There was never a serious threat to the regime, but having seen how suddenly managed democracy unravelled in Kiev, it was paranoid. Nashi was created so that they would never be caught out in future. Nervously, the government immediately slowed the pace of economic reform, from then on attempting few structural changes that incurred social pain. ‘We felt the troops were massing somewhere close,’ recalled Pavlovsky. ‘We needed something to fight against the ideology of colour revolutions, pro-Western anticorruption nationalism,’ said Sergey Markov, his sidekick in Kiev. He was now also assigned to Nashi.

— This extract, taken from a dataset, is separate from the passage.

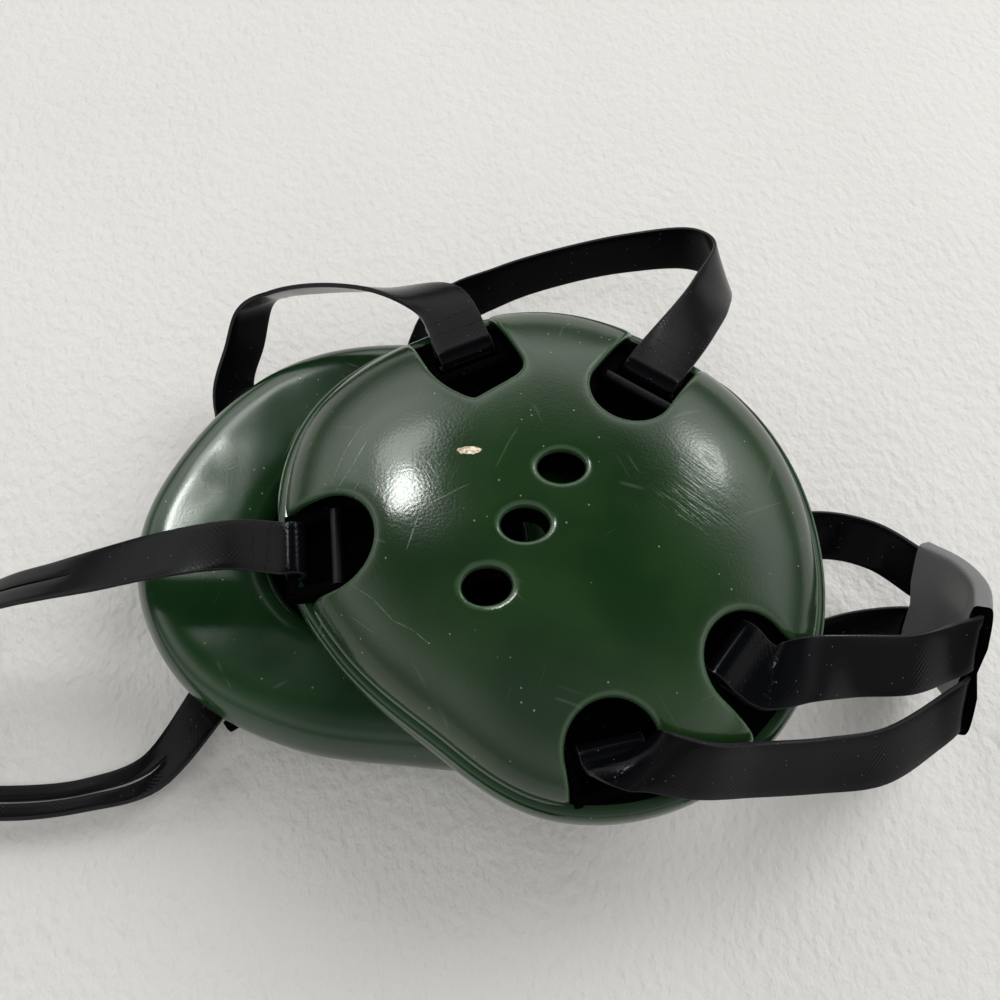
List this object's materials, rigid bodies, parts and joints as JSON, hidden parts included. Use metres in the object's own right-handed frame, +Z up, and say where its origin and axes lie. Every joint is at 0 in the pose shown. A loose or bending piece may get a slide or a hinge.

Yakemenko’s army was ready by March 2005. Come ‘Victory Day’, when Russia decks itself out in red and remembers the more than 30 million who were devoured by Hitler’s war, the self-styled ‘Anti-Fascist Youth Group’ was marching 60,000 strong on this emotive day, through the streets of Moscow.64

Across the country their $17 million budget was being spent building a new Komsomol that would feed recruits and rally the youth around the party of power. On the surface, a network of regional commissars were thrown up, teams of local agitators chucked together in all major cities, lecture tours and conferences kick-started with the old ‘pioneer camps’ being reborn as an annual ‘Seliger’ festival, named after the lake where it was held. In the shadows a ‘battle-wing’ was coming together to smash the ‘Orange threat’. At first, these toughs had to live no further than a night bus away from the Kremlin, to be there by morning to lock arms around it. For all the fancy seminars, which looked at first glance like ambitious projects for a ‘Putin Youth’, the Nashi were on closer inspection a primitive financial dog-whistle there to get paid thugs into Moscow, hatched by men who clearly suspected they were not legitimate enough to rely on the army and the police if the ‘Orange hour’ ever struck. The campaign against the enemy within had begun.